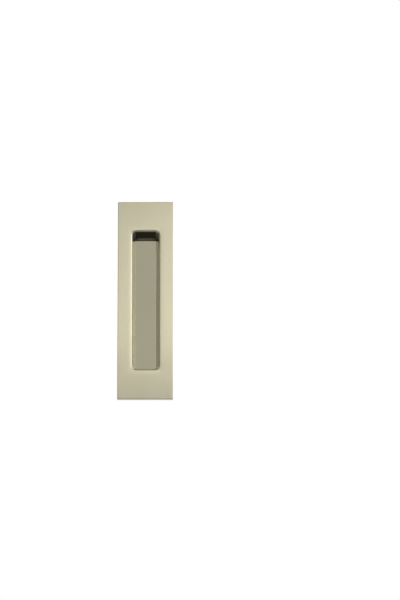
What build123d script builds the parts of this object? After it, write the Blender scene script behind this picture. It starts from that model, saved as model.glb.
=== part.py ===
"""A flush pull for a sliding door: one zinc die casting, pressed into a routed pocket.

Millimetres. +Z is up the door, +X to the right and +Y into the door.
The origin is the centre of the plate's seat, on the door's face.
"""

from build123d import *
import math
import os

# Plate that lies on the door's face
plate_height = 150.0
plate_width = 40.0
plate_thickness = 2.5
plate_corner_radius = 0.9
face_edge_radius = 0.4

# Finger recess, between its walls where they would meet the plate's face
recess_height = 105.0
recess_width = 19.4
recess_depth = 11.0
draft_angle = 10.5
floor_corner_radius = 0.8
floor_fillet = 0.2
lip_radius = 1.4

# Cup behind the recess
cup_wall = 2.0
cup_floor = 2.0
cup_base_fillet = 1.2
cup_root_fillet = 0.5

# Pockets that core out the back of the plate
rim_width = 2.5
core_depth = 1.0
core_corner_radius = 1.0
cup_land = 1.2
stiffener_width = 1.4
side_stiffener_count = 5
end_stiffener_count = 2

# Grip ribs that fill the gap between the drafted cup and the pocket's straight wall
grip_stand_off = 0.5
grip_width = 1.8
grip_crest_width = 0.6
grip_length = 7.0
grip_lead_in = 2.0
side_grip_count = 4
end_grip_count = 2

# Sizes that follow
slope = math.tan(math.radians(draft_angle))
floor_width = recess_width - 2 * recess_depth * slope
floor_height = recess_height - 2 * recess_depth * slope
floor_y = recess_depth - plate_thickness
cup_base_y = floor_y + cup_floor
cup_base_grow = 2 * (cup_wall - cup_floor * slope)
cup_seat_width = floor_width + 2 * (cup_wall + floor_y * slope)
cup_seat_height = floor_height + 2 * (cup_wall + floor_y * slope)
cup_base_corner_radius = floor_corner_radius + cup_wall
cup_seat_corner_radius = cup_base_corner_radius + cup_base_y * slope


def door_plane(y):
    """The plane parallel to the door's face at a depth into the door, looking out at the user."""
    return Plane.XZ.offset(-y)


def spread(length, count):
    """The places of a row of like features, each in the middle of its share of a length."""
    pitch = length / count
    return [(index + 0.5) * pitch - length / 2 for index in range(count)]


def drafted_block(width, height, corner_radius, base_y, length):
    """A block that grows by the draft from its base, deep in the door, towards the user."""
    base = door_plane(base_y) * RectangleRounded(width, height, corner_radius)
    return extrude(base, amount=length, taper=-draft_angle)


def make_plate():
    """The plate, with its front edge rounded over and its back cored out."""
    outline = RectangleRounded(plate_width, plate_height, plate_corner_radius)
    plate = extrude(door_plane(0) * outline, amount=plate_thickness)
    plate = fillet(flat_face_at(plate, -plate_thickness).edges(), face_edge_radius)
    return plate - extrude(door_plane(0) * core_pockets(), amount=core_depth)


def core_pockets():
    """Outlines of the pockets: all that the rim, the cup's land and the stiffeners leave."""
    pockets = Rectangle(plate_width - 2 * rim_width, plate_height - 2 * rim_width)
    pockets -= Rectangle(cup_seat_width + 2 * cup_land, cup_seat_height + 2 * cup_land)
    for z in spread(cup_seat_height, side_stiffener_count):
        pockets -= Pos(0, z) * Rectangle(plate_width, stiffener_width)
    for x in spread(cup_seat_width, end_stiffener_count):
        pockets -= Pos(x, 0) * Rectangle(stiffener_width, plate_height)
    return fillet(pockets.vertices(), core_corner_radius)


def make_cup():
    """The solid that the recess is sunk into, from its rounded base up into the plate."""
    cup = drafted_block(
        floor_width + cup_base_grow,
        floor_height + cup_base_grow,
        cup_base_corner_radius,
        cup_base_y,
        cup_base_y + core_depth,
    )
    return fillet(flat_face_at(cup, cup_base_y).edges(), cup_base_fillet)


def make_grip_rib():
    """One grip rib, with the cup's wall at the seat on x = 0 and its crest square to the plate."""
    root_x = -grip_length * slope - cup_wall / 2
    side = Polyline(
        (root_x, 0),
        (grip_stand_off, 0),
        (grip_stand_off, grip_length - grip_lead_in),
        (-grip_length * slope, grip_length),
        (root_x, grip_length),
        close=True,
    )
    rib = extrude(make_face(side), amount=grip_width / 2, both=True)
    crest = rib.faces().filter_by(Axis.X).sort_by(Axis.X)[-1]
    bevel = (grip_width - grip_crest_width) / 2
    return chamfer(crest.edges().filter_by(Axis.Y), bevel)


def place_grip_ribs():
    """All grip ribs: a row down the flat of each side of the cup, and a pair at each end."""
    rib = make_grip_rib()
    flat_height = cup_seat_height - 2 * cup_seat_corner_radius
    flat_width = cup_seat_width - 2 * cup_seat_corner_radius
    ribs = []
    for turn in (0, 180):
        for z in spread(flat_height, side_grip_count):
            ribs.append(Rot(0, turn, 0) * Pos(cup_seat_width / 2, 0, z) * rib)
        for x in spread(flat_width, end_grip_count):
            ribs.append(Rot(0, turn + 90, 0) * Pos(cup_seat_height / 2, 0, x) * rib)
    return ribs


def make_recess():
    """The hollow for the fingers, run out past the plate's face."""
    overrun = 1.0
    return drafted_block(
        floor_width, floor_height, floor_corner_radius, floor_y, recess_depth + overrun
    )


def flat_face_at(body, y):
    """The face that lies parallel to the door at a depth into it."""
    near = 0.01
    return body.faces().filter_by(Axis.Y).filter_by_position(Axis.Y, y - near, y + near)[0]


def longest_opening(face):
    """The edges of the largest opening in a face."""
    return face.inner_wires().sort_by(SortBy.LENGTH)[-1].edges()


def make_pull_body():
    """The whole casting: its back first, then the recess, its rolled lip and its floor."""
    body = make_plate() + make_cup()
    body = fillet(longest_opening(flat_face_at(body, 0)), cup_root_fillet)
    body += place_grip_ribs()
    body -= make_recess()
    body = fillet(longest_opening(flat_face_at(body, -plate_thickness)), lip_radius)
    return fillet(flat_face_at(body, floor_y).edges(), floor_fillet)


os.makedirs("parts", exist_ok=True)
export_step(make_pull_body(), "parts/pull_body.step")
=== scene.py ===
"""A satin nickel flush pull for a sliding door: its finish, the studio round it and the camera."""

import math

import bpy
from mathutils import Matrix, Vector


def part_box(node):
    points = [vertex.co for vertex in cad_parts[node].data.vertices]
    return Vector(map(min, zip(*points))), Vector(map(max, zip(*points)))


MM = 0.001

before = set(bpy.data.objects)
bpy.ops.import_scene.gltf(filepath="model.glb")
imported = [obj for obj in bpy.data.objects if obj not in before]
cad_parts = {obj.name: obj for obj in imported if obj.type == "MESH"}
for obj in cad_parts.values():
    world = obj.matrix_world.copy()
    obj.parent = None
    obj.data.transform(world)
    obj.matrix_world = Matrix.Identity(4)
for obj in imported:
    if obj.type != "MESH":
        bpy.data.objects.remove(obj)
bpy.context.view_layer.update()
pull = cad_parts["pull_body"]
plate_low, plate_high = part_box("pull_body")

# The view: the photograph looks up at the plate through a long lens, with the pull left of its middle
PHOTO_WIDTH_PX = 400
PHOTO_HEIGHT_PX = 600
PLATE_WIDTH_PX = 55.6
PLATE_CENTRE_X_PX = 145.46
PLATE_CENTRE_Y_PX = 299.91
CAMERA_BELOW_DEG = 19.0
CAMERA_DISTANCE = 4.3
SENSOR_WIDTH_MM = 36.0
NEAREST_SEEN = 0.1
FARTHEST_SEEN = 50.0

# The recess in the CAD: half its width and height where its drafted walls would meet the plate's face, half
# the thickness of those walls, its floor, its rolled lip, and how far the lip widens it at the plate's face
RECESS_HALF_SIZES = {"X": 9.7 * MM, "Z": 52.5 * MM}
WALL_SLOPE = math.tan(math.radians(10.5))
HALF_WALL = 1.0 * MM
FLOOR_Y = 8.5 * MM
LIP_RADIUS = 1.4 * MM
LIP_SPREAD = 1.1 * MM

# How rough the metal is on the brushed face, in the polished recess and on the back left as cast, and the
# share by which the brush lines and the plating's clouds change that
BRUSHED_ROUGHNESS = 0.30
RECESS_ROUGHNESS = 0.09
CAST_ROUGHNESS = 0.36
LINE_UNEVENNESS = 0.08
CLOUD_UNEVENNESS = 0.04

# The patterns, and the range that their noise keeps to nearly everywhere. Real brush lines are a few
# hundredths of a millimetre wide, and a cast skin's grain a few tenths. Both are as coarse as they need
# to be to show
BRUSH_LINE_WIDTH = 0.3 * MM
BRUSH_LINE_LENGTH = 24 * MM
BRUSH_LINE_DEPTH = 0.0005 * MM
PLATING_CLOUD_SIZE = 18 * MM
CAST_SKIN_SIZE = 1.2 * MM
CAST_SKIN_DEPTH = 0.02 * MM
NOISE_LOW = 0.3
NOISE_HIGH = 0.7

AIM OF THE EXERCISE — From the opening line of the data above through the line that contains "a routed pocket.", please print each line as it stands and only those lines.

RESPONSE —
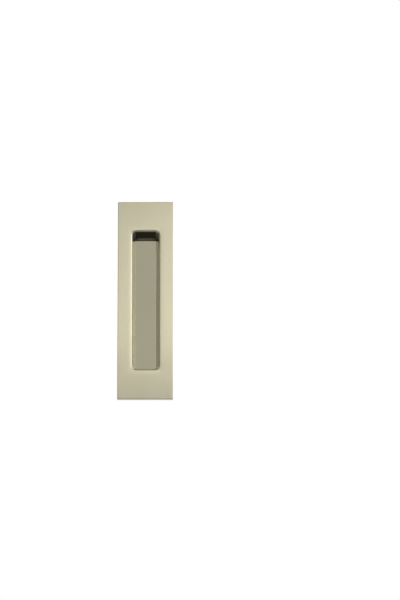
What build123d script builds the parts of this object? After it, write the Blender scene script behind this picture. It starts from that model, saved as model.glb.
=== part.py ===
"""A flush pull for a sliding door: one zinc die casting, pressed into a routed pocket.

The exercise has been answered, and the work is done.